---------- RECORDS FOR PROCESSING

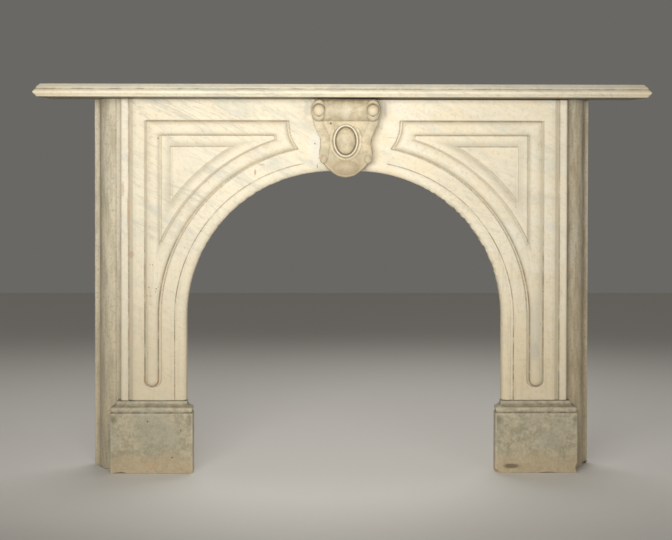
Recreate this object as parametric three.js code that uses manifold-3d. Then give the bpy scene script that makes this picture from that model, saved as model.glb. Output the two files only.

--------------------
---------- RECORDS FOR PROCESSING

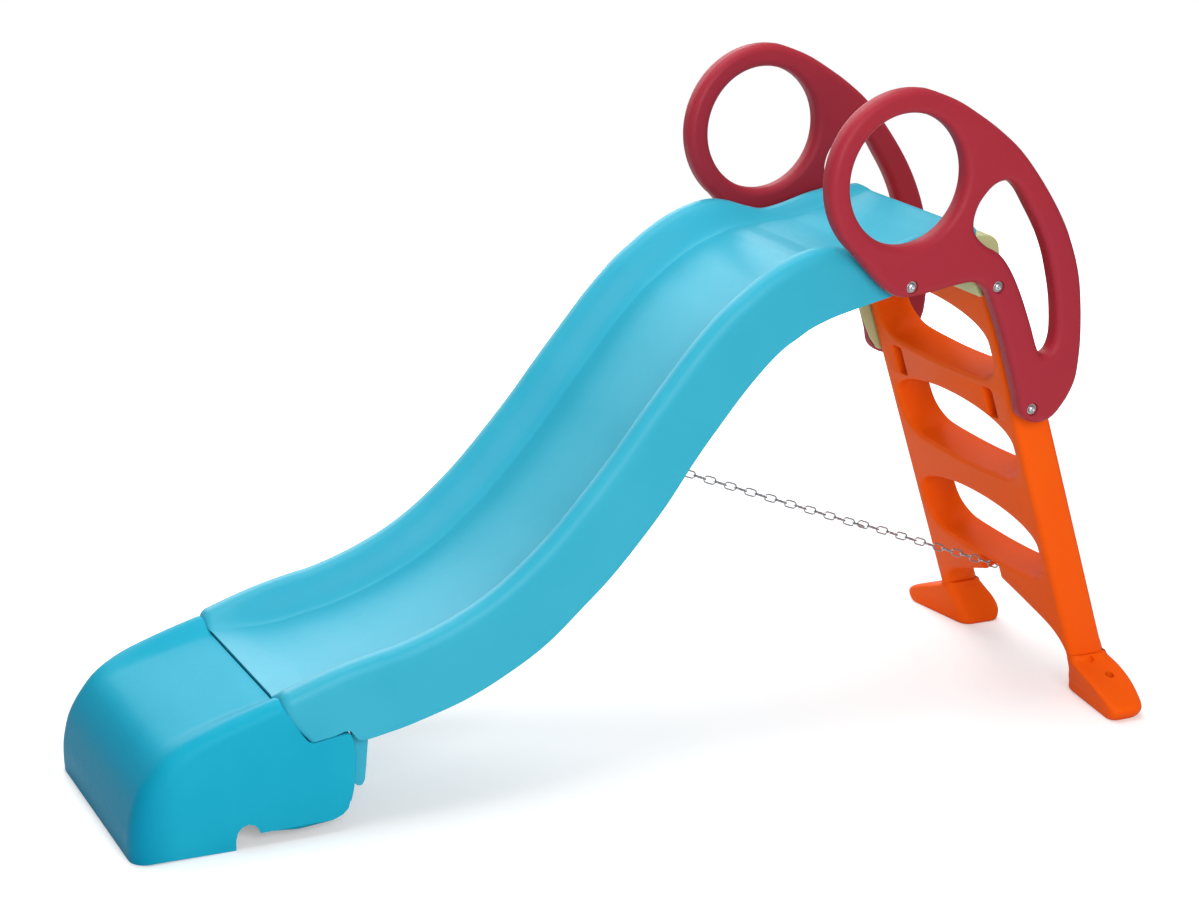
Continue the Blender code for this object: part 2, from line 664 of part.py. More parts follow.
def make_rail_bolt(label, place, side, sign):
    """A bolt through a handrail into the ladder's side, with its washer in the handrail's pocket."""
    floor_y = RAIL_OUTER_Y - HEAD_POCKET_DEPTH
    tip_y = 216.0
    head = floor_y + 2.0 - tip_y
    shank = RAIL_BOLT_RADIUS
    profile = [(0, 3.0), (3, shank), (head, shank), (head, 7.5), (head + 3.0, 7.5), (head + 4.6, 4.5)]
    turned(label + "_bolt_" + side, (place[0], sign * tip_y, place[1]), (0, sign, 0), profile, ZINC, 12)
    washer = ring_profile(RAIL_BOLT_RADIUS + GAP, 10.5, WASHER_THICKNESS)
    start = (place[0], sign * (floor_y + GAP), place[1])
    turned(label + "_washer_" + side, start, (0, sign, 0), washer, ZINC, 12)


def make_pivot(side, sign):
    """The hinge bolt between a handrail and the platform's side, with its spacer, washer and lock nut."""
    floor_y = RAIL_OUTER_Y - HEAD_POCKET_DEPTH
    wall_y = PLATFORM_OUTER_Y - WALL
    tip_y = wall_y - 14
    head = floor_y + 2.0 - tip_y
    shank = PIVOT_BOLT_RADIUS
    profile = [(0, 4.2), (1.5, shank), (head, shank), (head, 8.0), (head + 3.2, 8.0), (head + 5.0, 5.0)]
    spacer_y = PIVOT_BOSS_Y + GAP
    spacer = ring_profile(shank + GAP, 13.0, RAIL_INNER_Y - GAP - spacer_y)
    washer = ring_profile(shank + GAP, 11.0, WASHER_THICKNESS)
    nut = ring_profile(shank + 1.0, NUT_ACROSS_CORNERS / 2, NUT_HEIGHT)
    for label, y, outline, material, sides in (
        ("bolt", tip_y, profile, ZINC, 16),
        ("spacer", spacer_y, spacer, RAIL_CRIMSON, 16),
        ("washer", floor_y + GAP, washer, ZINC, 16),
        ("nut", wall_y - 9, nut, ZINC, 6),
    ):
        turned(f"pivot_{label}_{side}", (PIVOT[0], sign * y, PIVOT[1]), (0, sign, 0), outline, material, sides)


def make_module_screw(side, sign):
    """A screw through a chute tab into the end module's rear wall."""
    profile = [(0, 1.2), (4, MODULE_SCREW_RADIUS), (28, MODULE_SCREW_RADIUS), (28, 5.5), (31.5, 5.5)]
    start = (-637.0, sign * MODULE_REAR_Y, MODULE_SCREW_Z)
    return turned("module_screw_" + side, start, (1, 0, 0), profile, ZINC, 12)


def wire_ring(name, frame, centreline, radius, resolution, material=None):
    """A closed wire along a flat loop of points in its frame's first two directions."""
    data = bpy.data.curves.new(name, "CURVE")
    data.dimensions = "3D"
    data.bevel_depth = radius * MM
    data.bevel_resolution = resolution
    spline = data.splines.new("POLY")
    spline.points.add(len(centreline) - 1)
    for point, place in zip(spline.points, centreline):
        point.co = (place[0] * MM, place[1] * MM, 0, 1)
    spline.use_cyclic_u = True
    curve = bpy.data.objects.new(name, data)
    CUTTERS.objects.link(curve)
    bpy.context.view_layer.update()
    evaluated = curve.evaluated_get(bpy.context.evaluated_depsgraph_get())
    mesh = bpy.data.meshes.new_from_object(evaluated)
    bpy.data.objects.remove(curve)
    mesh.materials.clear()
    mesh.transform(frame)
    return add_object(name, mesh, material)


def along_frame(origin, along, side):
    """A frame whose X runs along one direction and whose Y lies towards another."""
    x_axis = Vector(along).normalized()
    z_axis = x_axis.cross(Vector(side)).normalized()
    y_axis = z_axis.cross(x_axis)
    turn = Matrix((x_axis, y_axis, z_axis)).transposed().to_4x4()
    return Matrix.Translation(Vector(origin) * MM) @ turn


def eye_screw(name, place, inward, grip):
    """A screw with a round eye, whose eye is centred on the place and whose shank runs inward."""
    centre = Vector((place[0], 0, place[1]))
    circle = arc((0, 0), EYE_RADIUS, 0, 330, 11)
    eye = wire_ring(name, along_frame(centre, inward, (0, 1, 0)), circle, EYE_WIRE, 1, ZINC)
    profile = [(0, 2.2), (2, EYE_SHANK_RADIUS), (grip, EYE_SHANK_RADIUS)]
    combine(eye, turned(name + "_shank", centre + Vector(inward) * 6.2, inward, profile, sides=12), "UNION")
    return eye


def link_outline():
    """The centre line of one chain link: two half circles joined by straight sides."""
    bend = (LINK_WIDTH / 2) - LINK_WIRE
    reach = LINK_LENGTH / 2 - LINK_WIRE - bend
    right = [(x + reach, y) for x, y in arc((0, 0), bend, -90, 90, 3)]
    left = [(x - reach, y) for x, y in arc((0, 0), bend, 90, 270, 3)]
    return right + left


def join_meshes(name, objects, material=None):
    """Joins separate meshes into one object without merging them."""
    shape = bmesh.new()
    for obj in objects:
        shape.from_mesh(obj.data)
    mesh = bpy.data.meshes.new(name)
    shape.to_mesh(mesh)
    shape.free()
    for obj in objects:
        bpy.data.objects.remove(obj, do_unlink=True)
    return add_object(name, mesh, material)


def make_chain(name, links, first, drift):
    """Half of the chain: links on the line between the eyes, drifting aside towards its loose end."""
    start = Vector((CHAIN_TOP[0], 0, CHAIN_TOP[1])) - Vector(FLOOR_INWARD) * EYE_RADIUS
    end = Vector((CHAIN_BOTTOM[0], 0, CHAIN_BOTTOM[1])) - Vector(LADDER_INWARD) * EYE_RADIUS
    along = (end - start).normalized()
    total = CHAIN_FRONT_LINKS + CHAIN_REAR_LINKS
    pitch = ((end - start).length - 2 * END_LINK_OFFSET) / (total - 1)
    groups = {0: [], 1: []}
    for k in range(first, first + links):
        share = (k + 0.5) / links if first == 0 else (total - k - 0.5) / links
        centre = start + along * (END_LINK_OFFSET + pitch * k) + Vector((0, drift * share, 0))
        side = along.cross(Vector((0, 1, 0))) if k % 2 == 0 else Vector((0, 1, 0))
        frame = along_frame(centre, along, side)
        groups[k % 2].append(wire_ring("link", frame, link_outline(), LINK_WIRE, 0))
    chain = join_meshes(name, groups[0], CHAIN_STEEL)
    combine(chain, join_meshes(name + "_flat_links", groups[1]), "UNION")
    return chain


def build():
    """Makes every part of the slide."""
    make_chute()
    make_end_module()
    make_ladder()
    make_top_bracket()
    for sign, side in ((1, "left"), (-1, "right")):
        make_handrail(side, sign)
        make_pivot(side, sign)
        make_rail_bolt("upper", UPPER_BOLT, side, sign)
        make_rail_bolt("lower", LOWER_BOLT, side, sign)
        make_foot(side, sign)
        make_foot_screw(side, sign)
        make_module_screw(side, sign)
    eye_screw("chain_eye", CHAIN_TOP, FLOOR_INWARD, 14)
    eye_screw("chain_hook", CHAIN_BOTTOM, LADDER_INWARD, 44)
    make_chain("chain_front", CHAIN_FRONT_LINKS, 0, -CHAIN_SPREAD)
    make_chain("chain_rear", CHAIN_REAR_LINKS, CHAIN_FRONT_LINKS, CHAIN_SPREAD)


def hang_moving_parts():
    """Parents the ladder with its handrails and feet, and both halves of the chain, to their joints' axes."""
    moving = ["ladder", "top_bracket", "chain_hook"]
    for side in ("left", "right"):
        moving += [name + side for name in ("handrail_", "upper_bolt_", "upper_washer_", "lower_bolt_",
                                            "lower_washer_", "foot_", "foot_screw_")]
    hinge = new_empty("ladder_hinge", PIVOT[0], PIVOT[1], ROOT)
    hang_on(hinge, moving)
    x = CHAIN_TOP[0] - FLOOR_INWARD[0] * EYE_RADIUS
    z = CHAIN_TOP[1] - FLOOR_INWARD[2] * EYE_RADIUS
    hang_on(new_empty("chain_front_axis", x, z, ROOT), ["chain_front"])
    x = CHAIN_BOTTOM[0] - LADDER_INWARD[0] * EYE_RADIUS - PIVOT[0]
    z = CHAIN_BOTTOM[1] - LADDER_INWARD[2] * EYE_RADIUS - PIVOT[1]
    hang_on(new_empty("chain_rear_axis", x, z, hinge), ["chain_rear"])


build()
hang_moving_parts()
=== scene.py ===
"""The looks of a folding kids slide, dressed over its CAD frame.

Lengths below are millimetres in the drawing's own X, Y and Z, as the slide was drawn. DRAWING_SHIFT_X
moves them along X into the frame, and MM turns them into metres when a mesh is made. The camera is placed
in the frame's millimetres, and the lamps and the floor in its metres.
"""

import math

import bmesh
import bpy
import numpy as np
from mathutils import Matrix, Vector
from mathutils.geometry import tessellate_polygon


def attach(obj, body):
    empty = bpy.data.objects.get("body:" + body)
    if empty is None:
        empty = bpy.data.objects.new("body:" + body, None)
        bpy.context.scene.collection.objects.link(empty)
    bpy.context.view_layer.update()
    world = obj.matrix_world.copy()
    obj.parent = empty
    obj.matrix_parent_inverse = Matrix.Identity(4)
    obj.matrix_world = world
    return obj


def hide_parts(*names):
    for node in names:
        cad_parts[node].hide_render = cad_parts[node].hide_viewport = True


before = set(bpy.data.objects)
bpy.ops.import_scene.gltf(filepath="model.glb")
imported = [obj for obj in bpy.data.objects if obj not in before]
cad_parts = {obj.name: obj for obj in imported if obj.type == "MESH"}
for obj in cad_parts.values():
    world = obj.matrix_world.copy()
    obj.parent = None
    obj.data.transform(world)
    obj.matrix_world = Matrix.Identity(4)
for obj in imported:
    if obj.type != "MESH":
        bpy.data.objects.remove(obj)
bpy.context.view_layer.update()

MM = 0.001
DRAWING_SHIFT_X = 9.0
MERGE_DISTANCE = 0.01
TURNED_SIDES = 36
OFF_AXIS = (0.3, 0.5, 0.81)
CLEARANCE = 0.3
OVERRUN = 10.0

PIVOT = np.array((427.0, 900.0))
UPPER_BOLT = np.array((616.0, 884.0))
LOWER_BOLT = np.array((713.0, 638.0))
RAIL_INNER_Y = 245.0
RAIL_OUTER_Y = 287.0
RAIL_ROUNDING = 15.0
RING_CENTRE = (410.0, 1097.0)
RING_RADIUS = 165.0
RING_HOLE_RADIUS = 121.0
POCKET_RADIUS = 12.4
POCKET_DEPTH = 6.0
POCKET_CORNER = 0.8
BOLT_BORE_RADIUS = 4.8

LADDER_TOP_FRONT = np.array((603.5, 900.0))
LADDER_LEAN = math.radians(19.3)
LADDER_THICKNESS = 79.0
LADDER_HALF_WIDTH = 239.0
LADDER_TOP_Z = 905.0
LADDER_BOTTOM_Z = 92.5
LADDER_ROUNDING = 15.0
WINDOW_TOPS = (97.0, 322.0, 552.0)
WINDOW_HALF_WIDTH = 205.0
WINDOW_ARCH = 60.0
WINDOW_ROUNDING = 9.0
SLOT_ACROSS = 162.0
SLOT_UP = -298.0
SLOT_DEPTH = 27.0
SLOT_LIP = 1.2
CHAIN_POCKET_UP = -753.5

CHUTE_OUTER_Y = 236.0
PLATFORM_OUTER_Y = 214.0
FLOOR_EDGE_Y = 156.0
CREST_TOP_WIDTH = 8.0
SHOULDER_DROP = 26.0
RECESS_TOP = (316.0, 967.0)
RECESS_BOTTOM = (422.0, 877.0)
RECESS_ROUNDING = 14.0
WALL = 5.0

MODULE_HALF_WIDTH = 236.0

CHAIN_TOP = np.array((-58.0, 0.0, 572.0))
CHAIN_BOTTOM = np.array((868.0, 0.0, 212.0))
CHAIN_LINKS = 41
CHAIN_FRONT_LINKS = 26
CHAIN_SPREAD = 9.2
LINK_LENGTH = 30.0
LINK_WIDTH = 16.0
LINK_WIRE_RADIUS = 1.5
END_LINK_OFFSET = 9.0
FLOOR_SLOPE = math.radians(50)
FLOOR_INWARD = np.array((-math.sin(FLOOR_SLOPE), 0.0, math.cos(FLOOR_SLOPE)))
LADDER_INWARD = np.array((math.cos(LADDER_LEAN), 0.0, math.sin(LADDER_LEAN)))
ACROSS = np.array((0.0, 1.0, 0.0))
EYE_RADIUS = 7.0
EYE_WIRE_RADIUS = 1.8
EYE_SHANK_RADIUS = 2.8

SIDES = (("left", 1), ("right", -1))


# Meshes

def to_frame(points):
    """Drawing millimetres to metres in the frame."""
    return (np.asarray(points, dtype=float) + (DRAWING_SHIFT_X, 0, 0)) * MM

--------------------
---------- RECORDS FOR PROCESSING

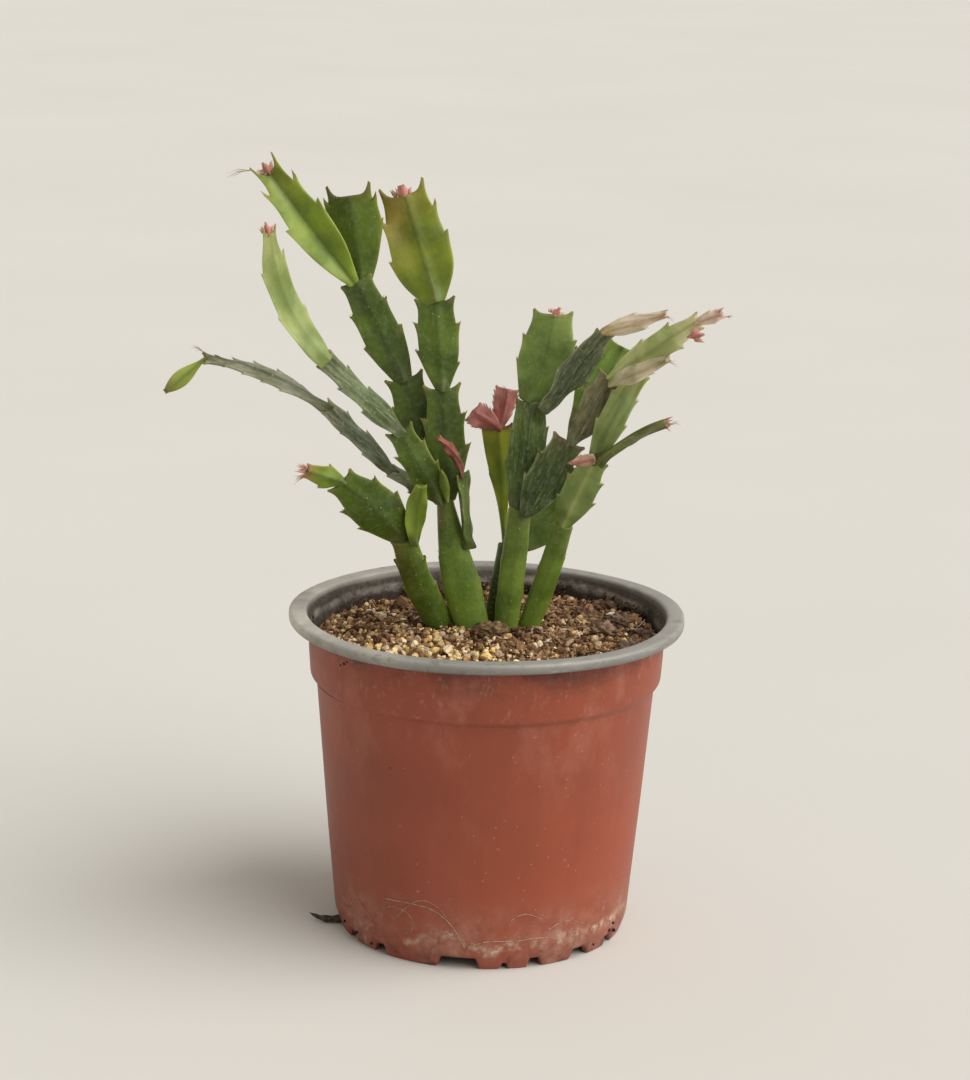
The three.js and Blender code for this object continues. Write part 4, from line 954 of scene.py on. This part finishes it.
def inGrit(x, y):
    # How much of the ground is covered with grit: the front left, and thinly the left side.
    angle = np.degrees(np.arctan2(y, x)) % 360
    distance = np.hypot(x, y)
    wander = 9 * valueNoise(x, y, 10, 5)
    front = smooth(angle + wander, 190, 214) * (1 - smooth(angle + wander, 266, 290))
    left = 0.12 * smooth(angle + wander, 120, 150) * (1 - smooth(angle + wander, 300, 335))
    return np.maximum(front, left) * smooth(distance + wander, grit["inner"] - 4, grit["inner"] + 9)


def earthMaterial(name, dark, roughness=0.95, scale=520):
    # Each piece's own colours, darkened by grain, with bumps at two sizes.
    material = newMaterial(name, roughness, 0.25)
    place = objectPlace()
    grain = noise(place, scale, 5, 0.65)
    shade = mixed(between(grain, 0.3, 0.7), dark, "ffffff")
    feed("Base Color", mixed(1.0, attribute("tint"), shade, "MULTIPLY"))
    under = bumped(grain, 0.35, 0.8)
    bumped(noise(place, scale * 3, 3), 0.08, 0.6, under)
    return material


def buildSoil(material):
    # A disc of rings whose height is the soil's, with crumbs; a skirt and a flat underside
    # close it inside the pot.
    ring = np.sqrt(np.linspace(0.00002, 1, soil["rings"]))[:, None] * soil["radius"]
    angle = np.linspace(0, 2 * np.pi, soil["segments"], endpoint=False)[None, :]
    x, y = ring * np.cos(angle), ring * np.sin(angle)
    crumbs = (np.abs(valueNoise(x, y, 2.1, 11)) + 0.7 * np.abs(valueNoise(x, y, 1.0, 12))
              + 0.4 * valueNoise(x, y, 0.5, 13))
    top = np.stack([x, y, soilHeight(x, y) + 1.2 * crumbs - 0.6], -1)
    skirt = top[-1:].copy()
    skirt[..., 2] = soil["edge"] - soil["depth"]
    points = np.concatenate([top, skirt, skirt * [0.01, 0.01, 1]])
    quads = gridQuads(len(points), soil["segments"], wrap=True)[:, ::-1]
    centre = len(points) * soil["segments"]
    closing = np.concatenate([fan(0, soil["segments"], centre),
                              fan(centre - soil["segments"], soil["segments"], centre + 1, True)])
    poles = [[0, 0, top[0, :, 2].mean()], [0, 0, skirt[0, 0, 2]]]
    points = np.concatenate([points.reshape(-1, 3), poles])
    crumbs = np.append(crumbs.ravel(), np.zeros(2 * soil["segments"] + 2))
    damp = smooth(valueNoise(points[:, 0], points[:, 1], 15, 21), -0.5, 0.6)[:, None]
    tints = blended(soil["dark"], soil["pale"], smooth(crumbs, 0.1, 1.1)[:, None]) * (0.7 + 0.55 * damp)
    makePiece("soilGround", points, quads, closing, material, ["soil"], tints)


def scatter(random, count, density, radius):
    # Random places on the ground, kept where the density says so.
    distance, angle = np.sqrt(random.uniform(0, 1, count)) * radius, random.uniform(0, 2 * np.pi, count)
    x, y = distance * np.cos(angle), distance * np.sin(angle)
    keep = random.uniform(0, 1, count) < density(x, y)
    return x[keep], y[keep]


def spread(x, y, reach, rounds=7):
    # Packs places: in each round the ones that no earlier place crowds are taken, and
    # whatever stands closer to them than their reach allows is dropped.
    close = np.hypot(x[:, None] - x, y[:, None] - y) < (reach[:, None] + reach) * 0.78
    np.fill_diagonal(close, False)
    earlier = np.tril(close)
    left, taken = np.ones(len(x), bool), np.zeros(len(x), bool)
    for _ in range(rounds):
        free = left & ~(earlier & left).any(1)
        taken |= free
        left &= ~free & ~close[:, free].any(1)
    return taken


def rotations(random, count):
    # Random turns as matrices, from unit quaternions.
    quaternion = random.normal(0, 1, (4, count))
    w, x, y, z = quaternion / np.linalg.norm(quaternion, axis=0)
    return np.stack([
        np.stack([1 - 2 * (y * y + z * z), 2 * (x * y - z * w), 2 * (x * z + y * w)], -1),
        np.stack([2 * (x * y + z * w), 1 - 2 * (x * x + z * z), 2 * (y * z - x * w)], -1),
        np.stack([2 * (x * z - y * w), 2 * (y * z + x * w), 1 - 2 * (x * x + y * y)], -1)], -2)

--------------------

Work out how many lines in the entries hold the string "code". Your answer should consist solely of that number.

3